Personal information
- Full name: Andrei Chirilă
- Date of birth: August 15, 2008 (age 18)
- Place of birth: Allentown, Pennsylvania, United States
- Height: 6 ft 3 in (1.91 m)
- Position: Centre-back

Team information
- Current team: FC Cincinnati
- Number: 88

Youth career
- Philadelphia Union
- FC Cincinnati

Senior career*
- Years: Team / Apps / (Gls)
- 2024–: FC Cincinnati 2 / 36 / (2)
- 2026–: FC Cincinnati / 8 / (1)

International career
- 2026: United States U18 / 1 / (0)

= Andrei Chirilă =

American soccer player (born 2008)

Andrei Chirilă (born August 15, 2008), is an American professional soccer player who plays as a central defender for FC Cincinnati in Major League Soccer (MLS). A product of the FC Cincinnati Academy, he signed a Homegrown Player contract with the club on April 2, 2026, becoming the youngest player in FC Cincinnati history to start an MLS match.

==Early life==
Chirila was born in Allentown, Pennsylvania, and grew up in the Cincinnati area. He is the younger brother of Ștefan Chirilă, a forward who also plays for FC Cincinnati. His father introduced both brothers to soccer from a young age. Chirila holds both American and Romanian citizenship.

==Club career==

===FC Cincinnati Academy===
Chirila came through the FC Cincinnati Academy, emerging as one of the club's most promising young defenders. In the summer of 2025, he was selected to the 2025 MLS NEXT All-Star Game, representing the East alongside fellow FC Cincinnati Academy product Ademar Chávez.

===FC Cincinnati 2===
Chirila signed with FC Cincinnati 2 in the MLS NEXT Pro ahead of the 2025 season. He made his MLS NEXT Pro debut on March 9, 2025, starting and playing the full 90 minutes against Toronto FC II. Across the 2025 MLS NEXT Pro season, he made 26 starts and logged 2,249 minutes, the second most of any FC Cincinnati 2 player, and scored one goal from the backline. He also helped FCC 2 qualify for the MLS NEXT Pro Playoffs. Across all appearances with FC Cincinnati 2, he tallied 2 goals and 1 assist in 31 appearances.

===FC Cincinnati===
Chirila was called up to the FC Cincinnati first team on a Short-Term Agreement and made his senior debut on February 18, 2026, starting and playing the full 90 minutes in a CONCACAF Champions Cup Round One, Leg One match against O&M FC, helping the club to a 4–0 clean sheet victory. He started the return leg on February 25, again playing 90 minutes. On March 15, 2026, Chirila made his MLS debut, starting and playing 90 minutes at New England Revolution, becoming the youngest player in FC Cincinnati history to start an MLS match.

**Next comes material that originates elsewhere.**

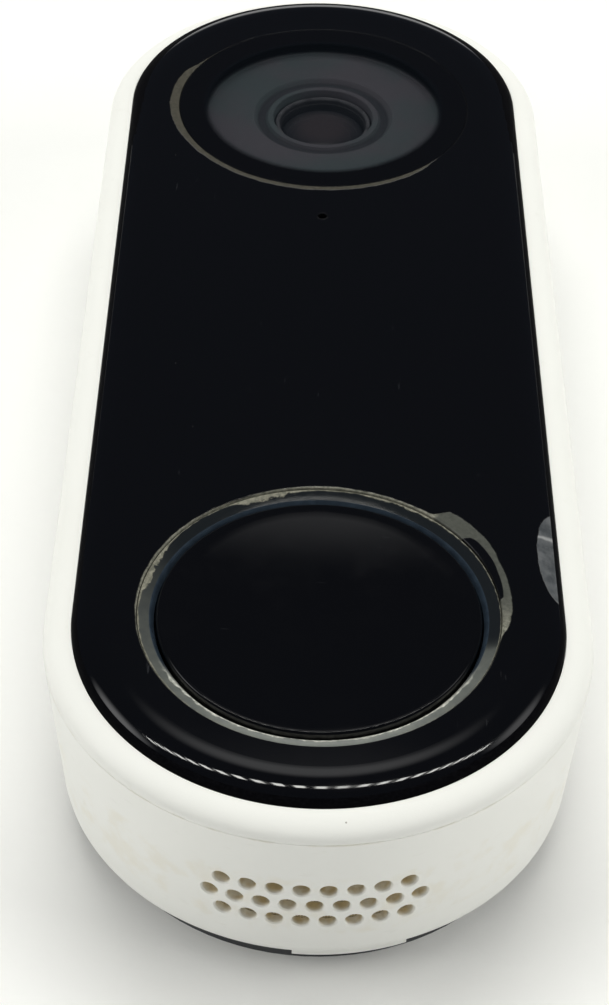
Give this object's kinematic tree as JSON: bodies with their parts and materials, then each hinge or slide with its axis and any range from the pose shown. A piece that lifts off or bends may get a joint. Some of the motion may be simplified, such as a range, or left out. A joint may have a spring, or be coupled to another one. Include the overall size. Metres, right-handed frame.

On April 2, 2026, FC Cincinnati signed Chirila as a Homegrown Player on a contract through the 2028–29 MLS season, with a club option through 2029–30. He became the third player in club history, following his brother Stefan Chirila and Ademar Chávez, to progress from the FC Cincinnati Academy to an MLS NEXT Pro contract with FC Cincinnati 2 and then to a first-team MLS contract. He is the tenth former FC Cincinnati Academy product to sign a first-team contract with the club, and the ninth as a Homegrown Player.

==International career==
Chirila has represented the United States at the U-18 level, earning two call-ups to the U18 Men's National Team in 2026. In the March 2026 FIFA International Window, he participated in the 2026 Torneio Internacional de Lisboa, starting in a 2–1 win over Iceland and a 1–1 draw against Portugal.

==Personal life==
Chirila and his older brother Ștefan Chirilă became the first pair of brothers to play for FC Cincinnati, and the first family duo to progress through the FC Cincinnati system in its entirety to reach the first team. Chirila wears the number 88 shirt, while his brother Stefan chose to wear his kit with the name "S. Chirila" to distinguish the two.